In the records below, begin at the line that has "Write part 3" and stop after the line that has "settings, BACK_CREASES, BACK_FADES)"; quote those lines verbatim and nothing more.

__Extracted entries__:
- - -

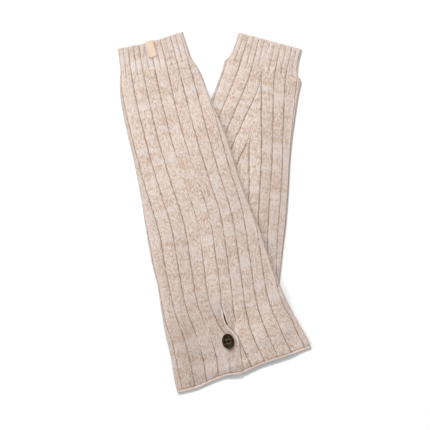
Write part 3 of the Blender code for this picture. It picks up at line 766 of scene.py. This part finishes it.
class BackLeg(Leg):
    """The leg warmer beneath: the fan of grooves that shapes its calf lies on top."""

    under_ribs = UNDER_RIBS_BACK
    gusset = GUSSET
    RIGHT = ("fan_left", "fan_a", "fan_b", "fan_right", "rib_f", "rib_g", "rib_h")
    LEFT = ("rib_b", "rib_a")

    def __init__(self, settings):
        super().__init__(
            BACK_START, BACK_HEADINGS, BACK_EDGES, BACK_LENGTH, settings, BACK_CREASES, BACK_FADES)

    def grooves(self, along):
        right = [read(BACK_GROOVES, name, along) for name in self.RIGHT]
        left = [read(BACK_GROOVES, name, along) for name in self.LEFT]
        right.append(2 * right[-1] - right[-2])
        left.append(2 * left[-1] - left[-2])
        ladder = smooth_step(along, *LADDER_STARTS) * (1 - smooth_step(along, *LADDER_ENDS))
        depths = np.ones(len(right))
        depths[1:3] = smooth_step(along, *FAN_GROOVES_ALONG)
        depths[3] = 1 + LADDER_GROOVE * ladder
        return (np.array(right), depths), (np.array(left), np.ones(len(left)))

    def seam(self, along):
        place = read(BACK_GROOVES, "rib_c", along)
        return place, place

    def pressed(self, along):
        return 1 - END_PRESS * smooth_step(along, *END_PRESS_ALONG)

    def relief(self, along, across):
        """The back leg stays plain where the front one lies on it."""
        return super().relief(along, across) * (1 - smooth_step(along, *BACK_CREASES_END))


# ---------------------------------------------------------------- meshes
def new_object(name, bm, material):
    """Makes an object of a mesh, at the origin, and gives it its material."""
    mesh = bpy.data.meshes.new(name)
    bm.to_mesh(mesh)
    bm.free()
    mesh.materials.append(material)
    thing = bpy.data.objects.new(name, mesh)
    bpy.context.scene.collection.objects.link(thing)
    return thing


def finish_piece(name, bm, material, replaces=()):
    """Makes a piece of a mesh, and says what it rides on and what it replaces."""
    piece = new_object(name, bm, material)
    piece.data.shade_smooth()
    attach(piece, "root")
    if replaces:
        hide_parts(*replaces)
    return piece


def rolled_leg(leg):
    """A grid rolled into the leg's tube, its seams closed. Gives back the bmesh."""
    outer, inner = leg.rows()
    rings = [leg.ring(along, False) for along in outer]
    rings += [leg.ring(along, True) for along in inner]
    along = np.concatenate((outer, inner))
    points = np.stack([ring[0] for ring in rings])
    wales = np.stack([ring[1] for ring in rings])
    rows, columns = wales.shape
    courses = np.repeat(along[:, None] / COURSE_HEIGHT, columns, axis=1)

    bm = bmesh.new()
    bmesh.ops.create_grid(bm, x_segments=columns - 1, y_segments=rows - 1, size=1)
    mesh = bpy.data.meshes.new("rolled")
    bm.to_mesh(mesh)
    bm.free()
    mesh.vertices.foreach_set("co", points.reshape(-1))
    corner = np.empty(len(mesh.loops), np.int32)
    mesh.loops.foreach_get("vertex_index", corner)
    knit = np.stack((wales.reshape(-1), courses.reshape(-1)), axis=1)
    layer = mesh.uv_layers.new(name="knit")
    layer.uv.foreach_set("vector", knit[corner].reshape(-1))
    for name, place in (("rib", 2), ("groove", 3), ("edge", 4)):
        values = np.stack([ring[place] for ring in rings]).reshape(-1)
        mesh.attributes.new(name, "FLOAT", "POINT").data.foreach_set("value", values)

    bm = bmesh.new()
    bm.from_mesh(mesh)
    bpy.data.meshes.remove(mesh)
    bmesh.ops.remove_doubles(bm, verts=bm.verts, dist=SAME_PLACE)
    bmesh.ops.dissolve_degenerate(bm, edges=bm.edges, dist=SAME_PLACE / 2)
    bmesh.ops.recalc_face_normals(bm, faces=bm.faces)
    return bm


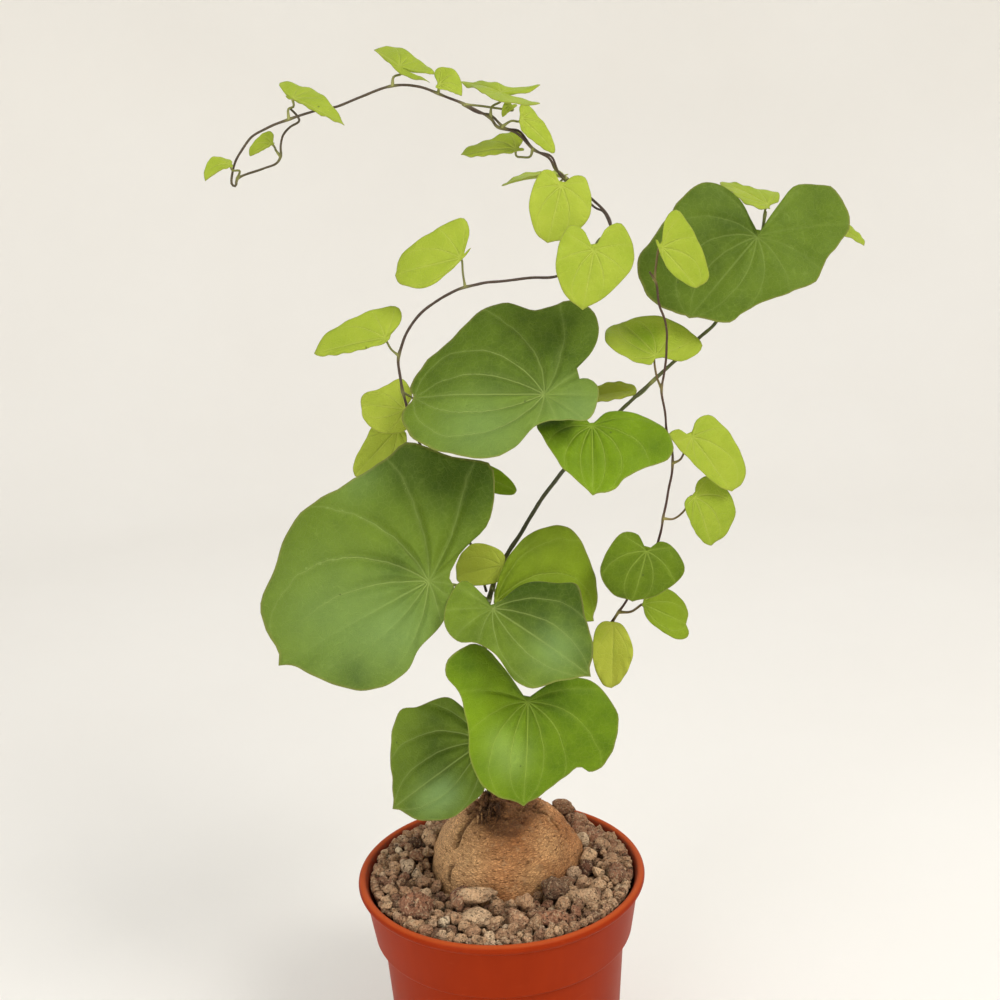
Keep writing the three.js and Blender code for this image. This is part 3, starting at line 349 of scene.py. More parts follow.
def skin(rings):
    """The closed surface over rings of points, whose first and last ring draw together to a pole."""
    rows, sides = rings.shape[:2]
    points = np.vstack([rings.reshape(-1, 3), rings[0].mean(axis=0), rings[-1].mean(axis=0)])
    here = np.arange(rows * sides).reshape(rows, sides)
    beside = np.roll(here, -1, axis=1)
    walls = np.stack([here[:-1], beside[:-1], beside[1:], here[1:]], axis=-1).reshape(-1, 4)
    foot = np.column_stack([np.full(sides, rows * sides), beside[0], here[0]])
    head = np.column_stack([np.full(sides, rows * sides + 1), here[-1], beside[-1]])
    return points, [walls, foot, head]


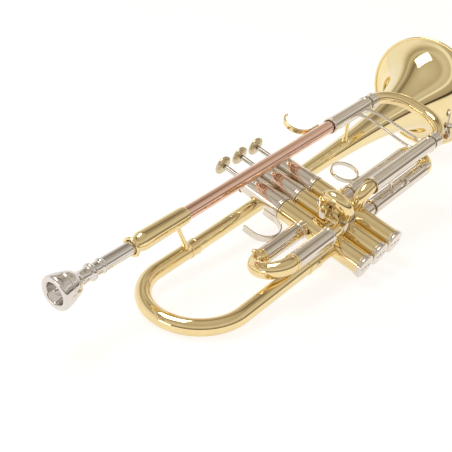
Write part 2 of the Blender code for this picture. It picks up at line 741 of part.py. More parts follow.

- - -

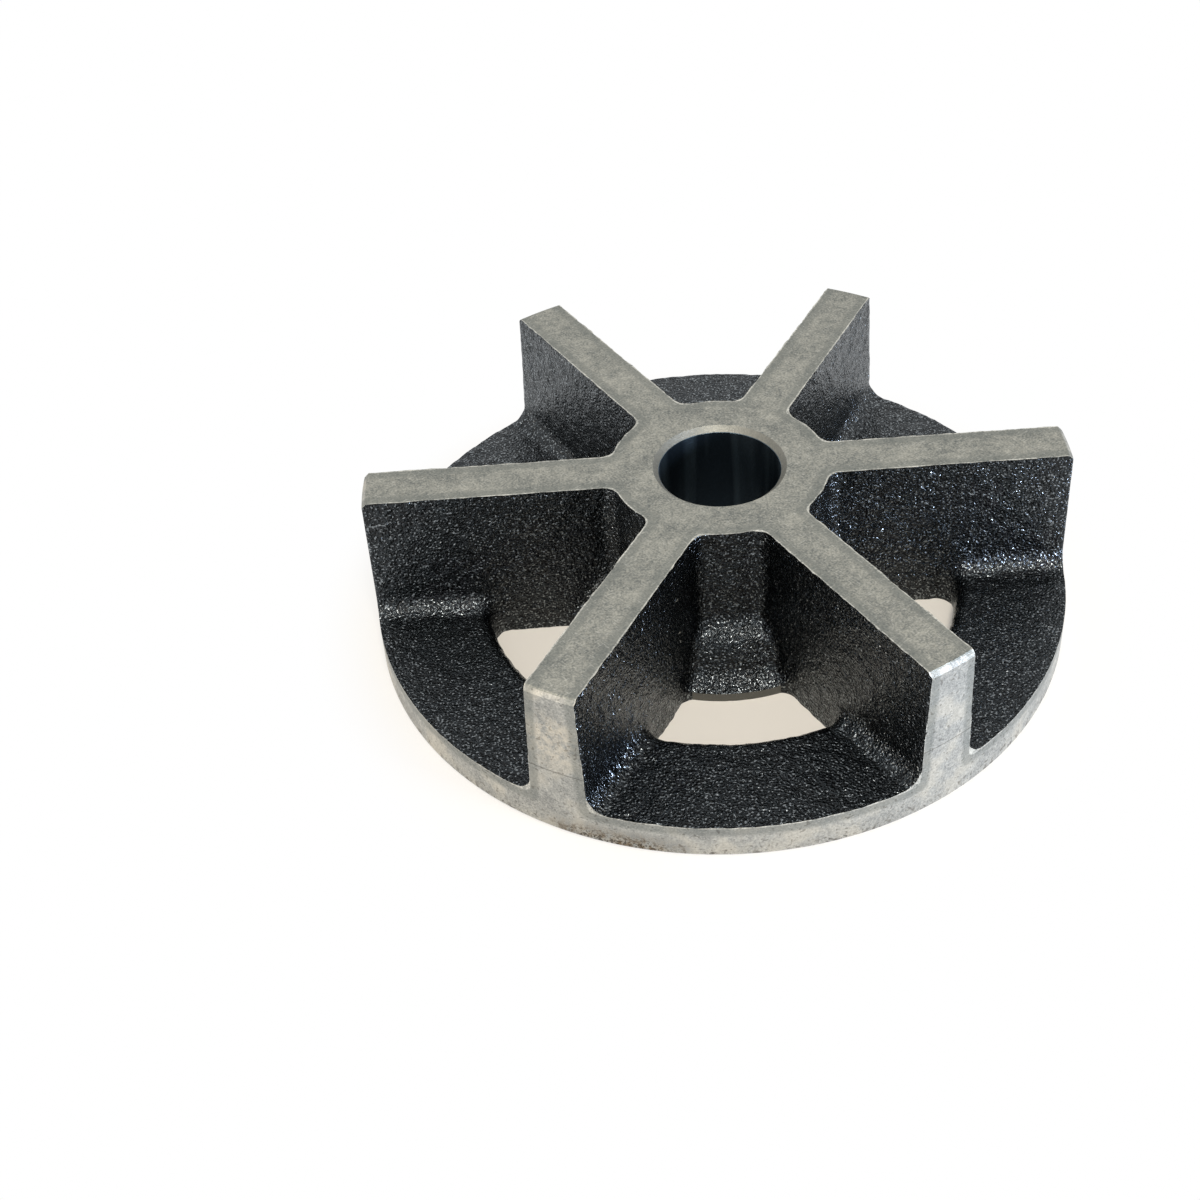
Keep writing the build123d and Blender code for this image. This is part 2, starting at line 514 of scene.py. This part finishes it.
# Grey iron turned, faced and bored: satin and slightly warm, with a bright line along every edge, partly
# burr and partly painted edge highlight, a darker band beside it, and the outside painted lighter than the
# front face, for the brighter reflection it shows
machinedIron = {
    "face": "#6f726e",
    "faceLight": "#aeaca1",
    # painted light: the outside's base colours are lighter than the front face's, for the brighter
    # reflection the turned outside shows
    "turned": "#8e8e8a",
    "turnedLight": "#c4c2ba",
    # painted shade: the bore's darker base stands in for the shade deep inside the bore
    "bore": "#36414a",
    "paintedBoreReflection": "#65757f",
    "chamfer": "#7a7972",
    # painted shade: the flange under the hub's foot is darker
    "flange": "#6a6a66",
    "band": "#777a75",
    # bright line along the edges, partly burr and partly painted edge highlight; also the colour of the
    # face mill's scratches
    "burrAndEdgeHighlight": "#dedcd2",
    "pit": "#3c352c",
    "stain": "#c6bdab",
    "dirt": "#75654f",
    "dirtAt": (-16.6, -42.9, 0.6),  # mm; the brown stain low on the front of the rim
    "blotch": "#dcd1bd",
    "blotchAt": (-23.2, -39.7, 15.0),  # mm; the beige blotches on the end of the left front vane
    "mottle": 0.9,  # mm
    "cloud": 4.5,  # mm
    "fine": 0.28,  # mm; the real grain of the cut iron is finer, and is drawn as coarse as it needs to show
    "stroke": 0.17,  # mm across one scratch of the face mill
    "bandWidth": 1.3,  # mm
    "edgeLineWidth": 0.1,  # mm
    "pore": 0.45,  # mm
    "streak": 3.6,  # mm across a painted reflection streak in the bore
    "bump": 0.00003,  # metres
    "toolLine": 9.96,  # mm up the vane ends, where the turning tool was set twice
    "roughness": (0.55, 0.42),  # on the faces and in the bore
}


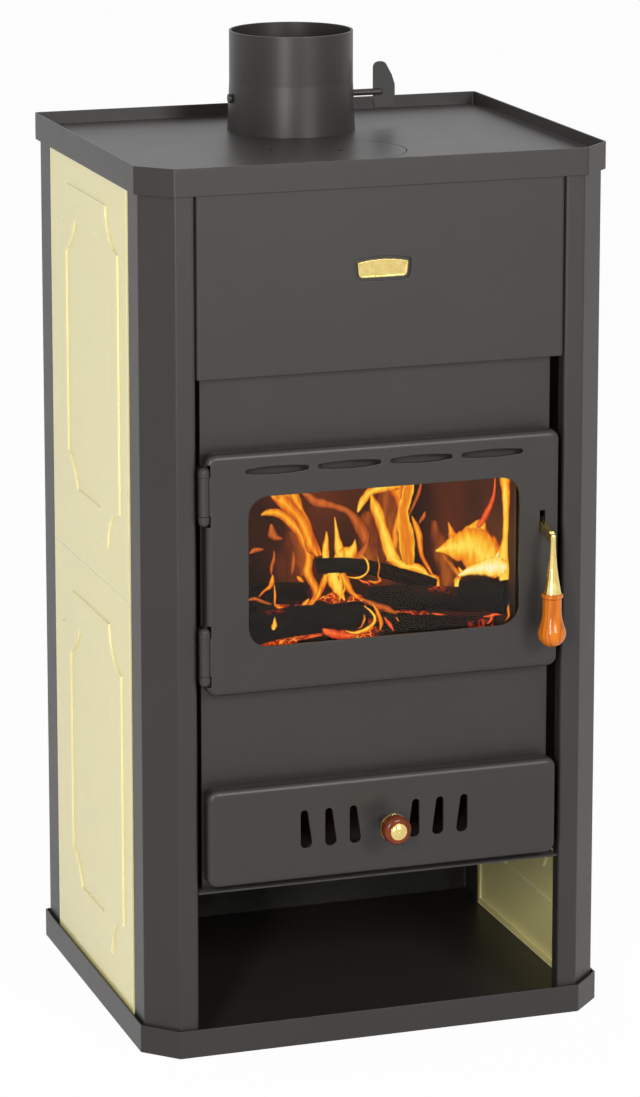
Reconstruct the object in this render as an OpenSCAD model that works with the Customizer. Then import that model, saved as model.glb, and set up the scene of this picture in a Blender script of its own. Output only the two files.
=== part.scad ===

- - -

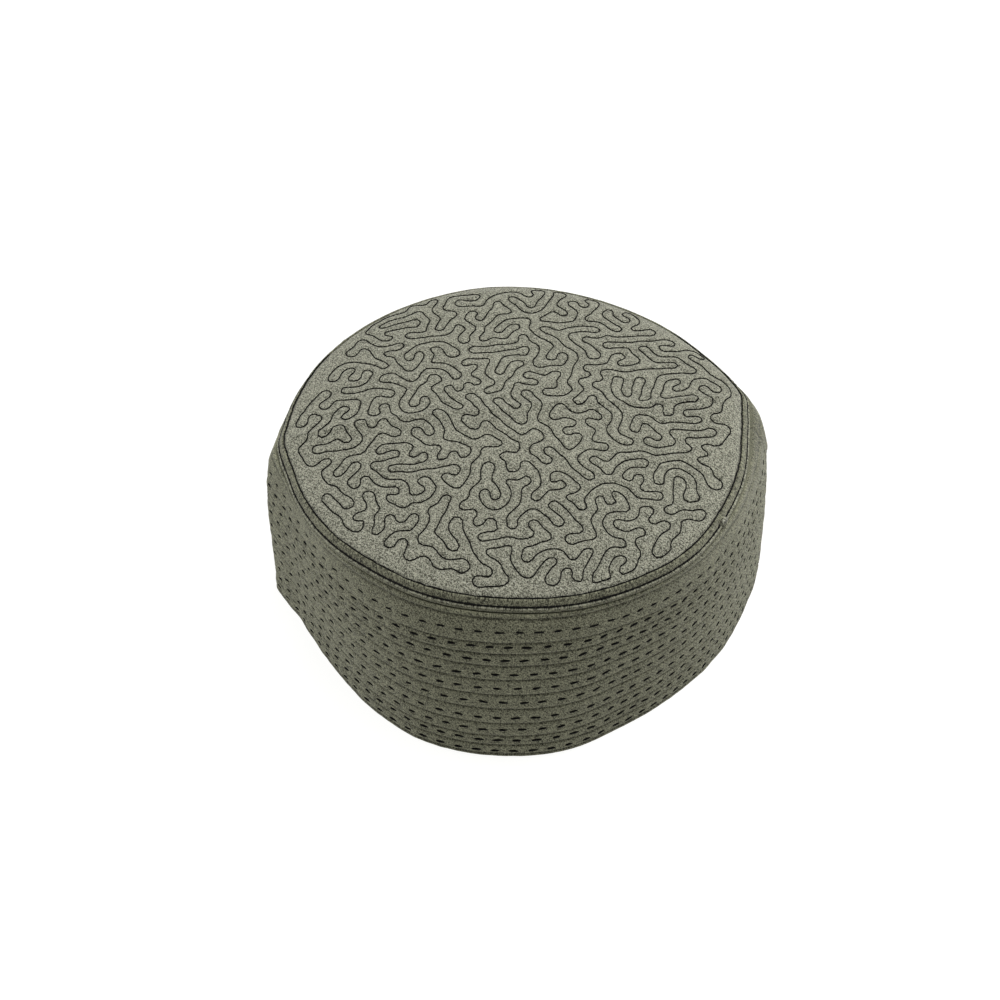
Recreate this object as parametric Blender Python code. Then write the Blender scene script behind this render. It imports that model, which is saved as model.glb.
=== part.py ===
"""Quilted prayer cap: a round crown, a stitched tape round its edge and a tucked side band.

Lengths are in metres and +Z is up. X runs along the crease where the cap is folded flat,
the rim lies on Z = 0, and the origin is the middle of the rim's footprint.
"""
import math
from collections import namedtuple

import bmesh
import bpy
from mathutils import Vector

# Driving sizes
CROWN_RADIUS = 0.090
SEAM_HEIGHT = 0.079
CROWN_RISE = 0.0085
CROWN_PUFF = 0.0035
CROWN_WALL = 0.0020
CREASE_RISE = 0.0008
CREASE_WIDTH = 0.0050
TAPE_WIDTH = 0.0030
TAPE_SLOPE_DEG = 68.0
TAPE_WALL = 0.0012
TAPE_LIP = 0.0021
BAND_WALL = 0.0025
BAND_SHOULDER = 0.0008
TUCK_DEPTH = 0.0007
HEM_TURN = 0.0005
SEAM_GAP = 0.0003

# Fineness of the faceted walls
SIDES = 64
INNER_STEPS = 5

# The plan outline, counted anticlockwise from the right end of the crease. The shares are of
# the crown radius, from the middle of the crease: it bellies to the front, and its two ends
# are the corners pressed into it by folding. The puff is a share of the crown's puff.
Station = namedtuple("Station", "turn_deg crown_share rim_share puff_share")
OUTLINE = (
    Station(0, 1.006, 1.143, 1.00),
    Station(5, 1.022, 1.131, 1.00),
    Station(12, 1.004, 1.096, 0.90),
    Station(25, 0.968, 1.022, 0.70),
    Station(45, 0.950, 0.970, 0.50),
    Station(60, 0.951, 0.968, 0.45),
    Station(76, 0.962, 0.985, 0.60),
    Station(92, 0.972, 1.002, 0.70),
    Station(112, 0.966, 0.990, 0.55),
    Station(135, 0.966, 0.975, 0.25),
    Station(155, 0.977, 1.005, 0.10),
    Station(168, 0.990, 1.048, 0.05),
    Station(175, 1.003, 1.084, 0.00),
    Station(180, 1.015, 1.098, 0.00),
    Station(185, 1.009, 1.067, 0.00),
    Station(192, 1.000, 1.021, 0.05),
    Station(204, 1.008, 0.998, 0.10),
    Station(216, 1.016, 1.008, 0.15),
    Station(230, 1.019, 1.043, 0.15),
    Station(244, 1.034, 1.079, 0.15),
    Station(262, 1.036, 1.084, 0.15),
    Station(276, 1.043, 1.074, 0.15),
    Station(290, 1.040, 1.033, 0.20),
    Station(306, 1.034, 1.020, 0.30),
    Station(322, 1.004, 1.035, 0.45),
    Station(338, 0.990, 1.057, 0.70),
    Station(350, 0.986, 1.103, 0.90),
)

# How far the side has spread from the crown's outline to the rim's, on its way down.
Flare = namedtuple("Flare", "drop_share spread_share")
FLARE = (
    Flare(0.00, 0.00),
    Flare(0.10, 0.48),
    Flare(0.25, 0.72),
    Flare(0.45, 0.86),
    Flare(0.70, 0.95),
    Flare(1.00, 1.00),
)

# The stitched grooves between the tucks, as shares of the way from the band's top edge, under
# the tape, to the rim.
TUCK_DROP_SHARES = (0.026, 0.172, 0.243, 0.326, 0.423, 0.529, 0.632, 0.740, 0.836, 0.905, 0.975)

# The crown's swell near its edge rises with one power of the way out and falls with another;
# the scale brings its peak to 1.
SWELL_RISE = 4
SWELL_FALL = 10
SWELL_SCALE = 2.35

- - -

__Written solution__:
Write part 3 of the Blender code for this picture. It picks up at line 766 of scene.py. This part finishes it.
class BackLeg(Leg):
    """The leg warmer beneath: the fan of grooves that shapes its calf lies on top."""

    under_ribs = UNDER_RIBS_BACK
    gusset = GUSSET
    RIGHT = ("fan_left", "fan_a", "fan_b", "fan_right", "rib_f", "rib_g", "rib_h")
    LEFT = ("rib_b", "rib_a")

    def __init__(self, settings):
        super().__init__(
            BACK_START, BACK_HEADINGS, BACK_EDGES, BACK_LENGTH, settings, BACK_CREASES, BACK_FADES)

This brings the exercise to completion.